Despite these external prompts, however, Ward’s development has shown a clear and uniquely personal epistemic trajectory. In the paintings of Lucy Ward, each mark upon the canvas is like a fingerprint, betraying the trace of its creator’s movement. In painting her ancestral homelands, her marks revel her ownership of the country, like footprints in a landscape that she has traversed by foot, understood instinctively and known intimately. But just like a footprint, they exist as the memory of presence, a nostalgic echo of past travels.

In the wake of colonial incursion, elders like Ward cannot live on their traditional lands, but return only occasionally to tend to the country of which they are the sacred custodians. Returning to her sacred sites, Ward sings out to the spirits, warning them of her arrival. Her song echoes through the stony ridges and it is as though she is a young woman again. It is this memory of the landscape that reveals itself in Ward’s paintings. Each mark connects Ward to her landscape, making her one with the Dreams, songs and topography of her land of honey.

In this context, the sugarbag is a profound tripartite symbol for the personal (as Ward’s totem), the physical (the bush honey pod) and the spatial (Ngarangarri country: the land of the sugarbag dream). In shattering the individual unity of the sugarbag – literally opening it up – Ward fuses these three categories. Rather than fingerprints, the dots meld into a pointillist landscape that shimmers into being with a cosmological unity.

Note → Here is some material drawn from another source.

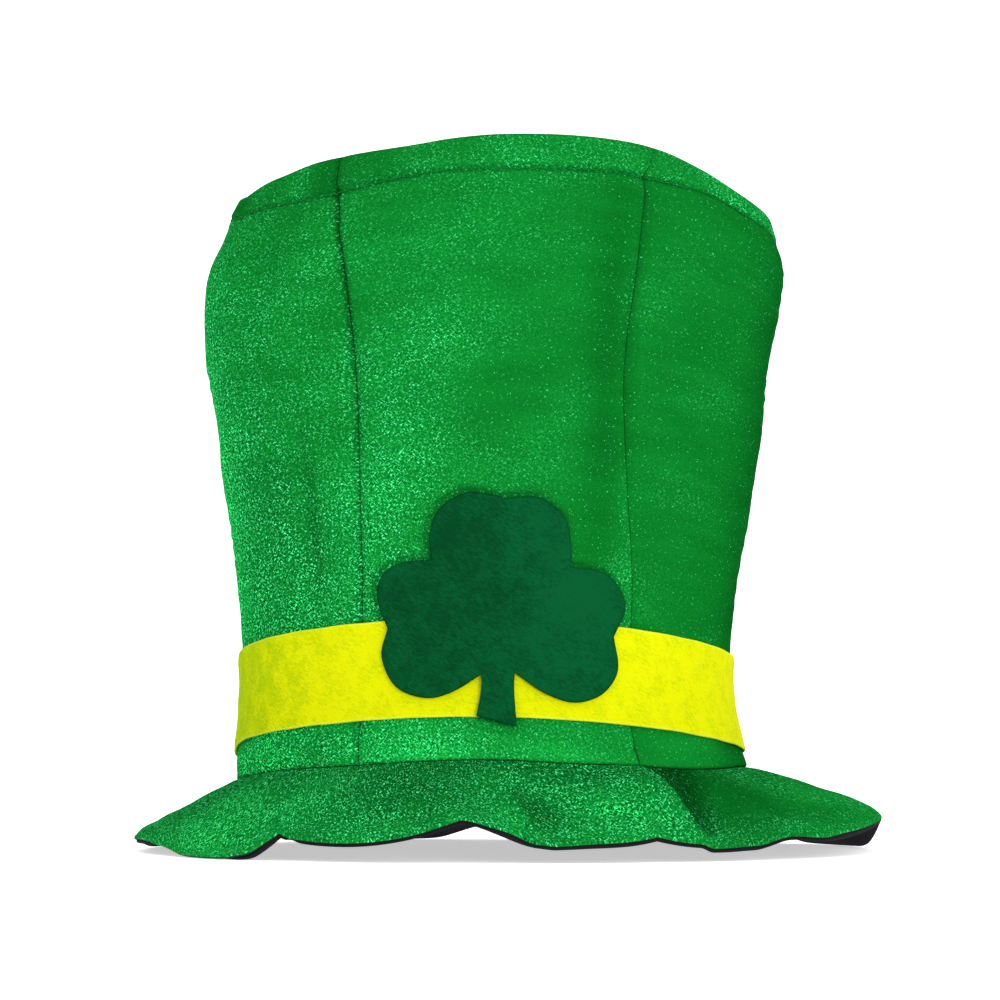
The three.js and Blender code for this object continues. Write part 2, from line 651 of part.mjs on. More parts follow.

These seemingly abstract shapes thus become a complex metaphor for the inter-relationship of identity, culture and country. They are part of a sacred and personal geography that Marcia Langton has termed ‘placedness.’ For Ward, the past is not, as L.P. Hartley has famously suggested, ‘a foreign country’, but rather a familiar country that situates and unites all moments in time. Ward’s paintings become what Langton has described as “site markers of the remembering process and of identity itself.” They inhabit a temporality that is neither past, present nor future, but part of the sacred link that connects Lucy Ward to the timeless Ngarrangarni.